If the worst happened, and SPY were to end on Friday much lower than 186, our loss would now be limited. If it were to close at expiration day at 180, for example:
- The SPY would be “put to” us, meaning we would receive it, and have to pay $186 per share, as the 186 puts were exercised and we were assigned to fulfill our obligation.
- We would in turn exercise our 181 puts and “put the stock back”, receiving $181 per share.
- Our net loss would be $186 – $181, or $5.00, less the $.34 net credit we earlier received (receiving $.50 for the 186 puts and paying $.16 for the 181 puts). The net loss would thus be $5.00 – $.34 = $4.66.
- This is the maximum net loss we could have, no matter how low the price of SPY should go, even to zero.
- Our “return on risk” for this trade would be $.34 / $4.66, or about 7% in 8 days.

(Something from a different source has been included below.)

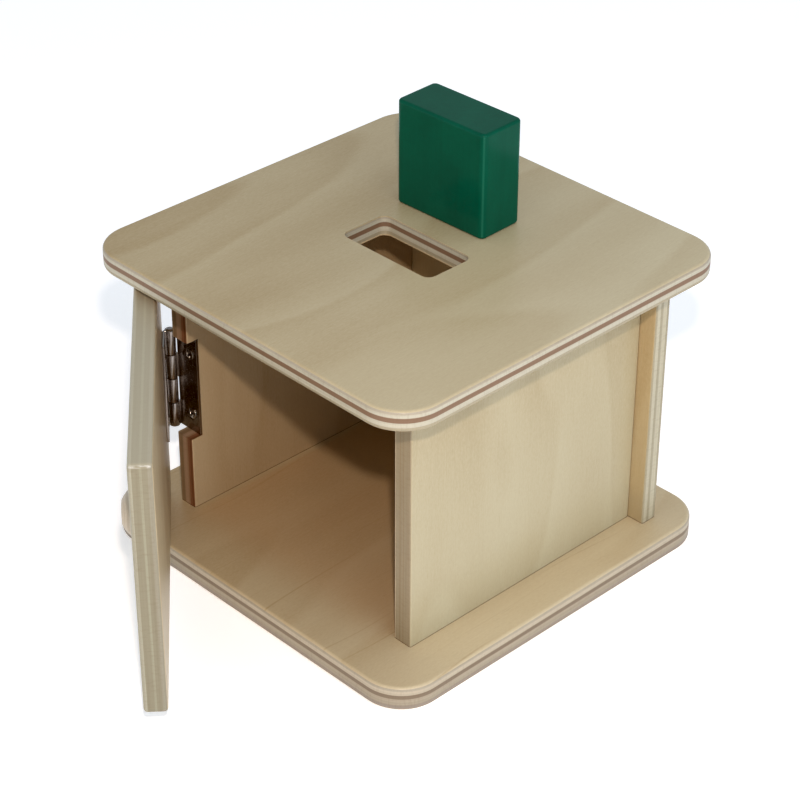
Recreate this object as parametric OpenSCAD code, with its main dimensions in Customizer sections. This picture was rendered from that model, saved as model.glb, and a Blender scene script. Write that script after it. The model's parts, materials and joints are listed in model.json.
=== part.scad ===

If a trader had chosen to hedge the unlimited risk of the short puts, by buying insurance puts as described above, he might have had the confidence to hold on to what turned out to be a winning position. This illustrates one of the virtues of hedging. It can help you to stay in a position when that makes logical sense, knowing that the worst-case result is known and tolerable.
Note that I am stretching a point here by saying that staying in this particular trade would have made logical sense. A good case can be made against that. But I hope you can see my main point, which is that our decision on whether to go or stay in a trade is a different calculation when our worst-case scenario is not a catastrophe. This can make the difference between being able to ride out a trade that turns into a winner, or “panicking out” too soon.
I’ll have a lot more to say about hedging in future articles.